Article 4 also states that a person is a resident of Country A if they are resident in Country A for the purposes of its tax.

The tiebreaker rules for residency are listed under Article 4(3), which ensure the individual is only treated as a resident of one country for the purposes of working out liability to tax under the Country A Agreement.

Where an individual is both a Country A resident and an Australian resident in respect of taxes, they shall be treated as resident of the country in which they have a habitual abode. This is the tie breaker considered since you maintain a permanent home, which is available continuously for your use, in each country. A habitual abode primarily considers whether living in a particular country is normal or customary having regard to the taxpayer's circumstances.

In your case, it is not normal or customary for you to live permanently in Country A. In addition, your family is not living with you in Country A due to security concerns. You would therefore be considered an Australian resident under the Country A Agreement.
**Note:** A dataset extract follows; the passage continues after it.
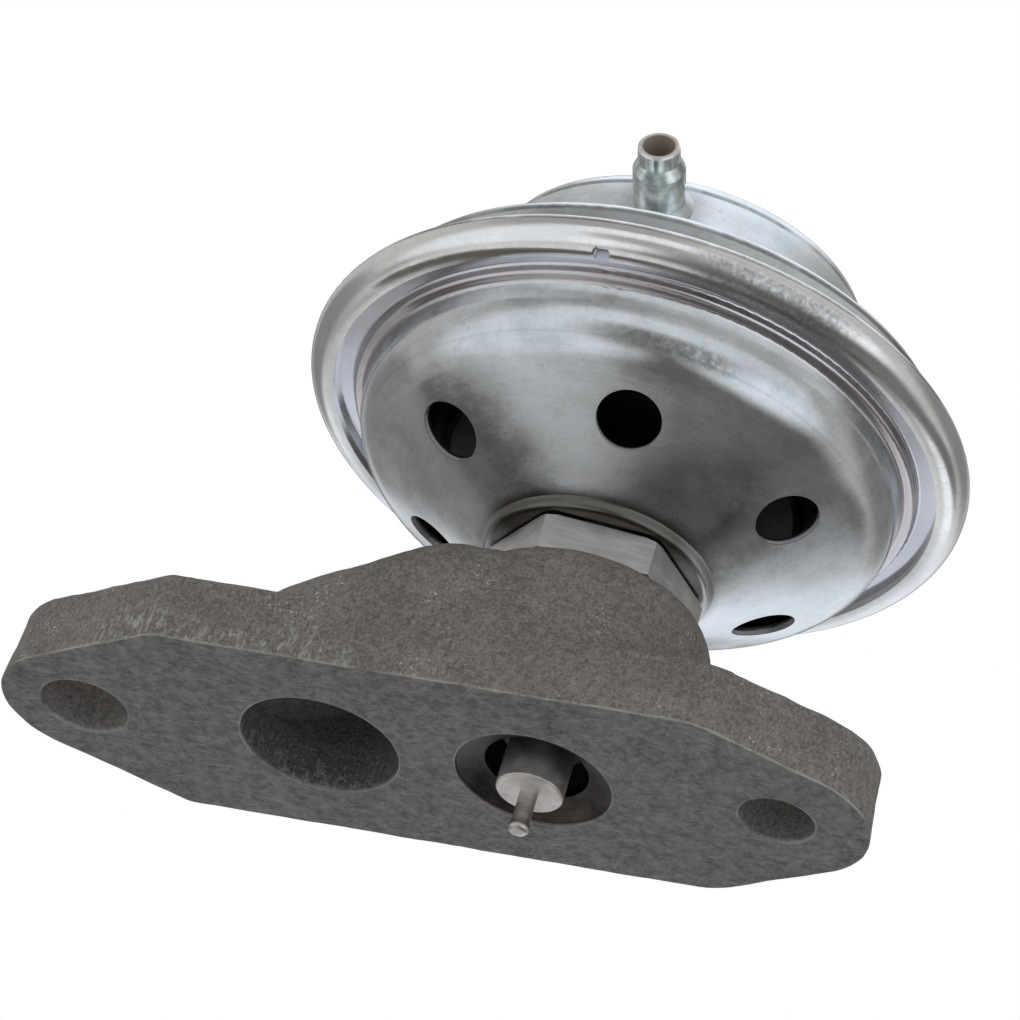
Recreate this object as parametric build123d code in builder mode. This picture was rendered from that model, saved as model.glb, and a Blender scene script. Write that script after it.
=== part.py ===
# Vacuum operated exhaust gas recirculation valve, in millimetres.
# The frame stands at the middle of the machined mounting face, half way between the two
# bolt holes. +X runs from the large bolt hole to the small one, +Z runs up along the stem.
import os
from math import acos, atan, atan2, cos, hypot, pi, radians, sin, tan

from build123d import *

os.makedirs("parts", exist_ok=True)

# Mounting flange, cast iron
bolt_spacing = 81.0
large_bolt_radius = 5.2
small_bolt_radius = 4.4
flange_thickness = 9.4
flange_half_width = 17.15
large_nose_radius = 9.8
small_nose_radius = 10.6
large_end_straight = 0.75
small_end_straight = 2.35
sharp_shoulder_radius = 2.5
round_shoulder_radius = 9.0
casting_draft = 4
flange_edge_radius = 1.4

# Ports in the mounting face
port_spacing = 25.0
inlet_radius = 9.3
outlet_radius = 9.07

# Hump over the passage, and the boss under the hexagon
roof_angle = 31.7
roof_foot = 9.4
boss_height = 23.1
roof_step = 1.5
roof_bend_radius = 12.0
roof_edge_radius = 5.0
boss_edge_radius = 4.8
boss_foot_spread = 2.2
boss_foot_shift = 4.0
boss_foot_radius = 3.0

# Passage inside the casting, as its sand core leaves it
casting_wall = 4.0
inlet_depth = 4.5
inlet_ledge = 0.4
passage_width = 13.0
passage_floor = 8.6
chamber_radius = 10.0
chamber_height = 17.5

# Valve seat, pressed into the outlet port
seat_hole_radius = 6.05
seat_recess = 0.3
seat_height = 7.5
seat_mouth_depth = 1.4
seat_mouth_land = 0.15
seat_width = 1.2
seat_gap = 0.05

# Adapter between the casting and the can
hex_across_flats = 22.35
hex_height = 4.75
hex_turn = 10.4
hex_corner_cut = 0.6
spigot_radius = 9.5
neck_radius = 8.0
stake_radius = 9.3
stake_height = 1.0
gasket_radius = 11.1
gasket_thickness = 0.3
press_clearance = 0.02

# Stem and what guides it
stem_radius = 3.0
running_clearance = 0.05
bushing_radius = 5.0
seal_pocket_radius = 6.6
seal_pocket_depth = 3.0
retainer_thickness = 0.6
retainer_hole_clearance = 0.4
retainer_depth = 0.6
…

Article 15(1) of the Country A Agreement provides that employment income derived by an individual who is a resident of Australia shall be taxable only in Australia unless the employment is performed or exercised in Country A. If the employment is exercised or performed in Country A, remuneration derived from such employment may be taxed in Country A.

Therefore, since your income is derived by employment exercised or performed in Country A, it will be taxed in Country A.

Assessability of income and foreign income tax offset

As you are an Australian resident for income tax purposes and you have assessable income from overseas, you must declare it in your Australian income tax return.

Article 23 of the Country A Agreement provides relief from double taxation. As you may be taxed as a resident of Country A in respect of income derived in Country A, whilst remaining a resident of Australia under Australian tax laws, you will be entitled to a foreign income tax offset (FITO) against Australian tax payable in respect of your Country A sourced income.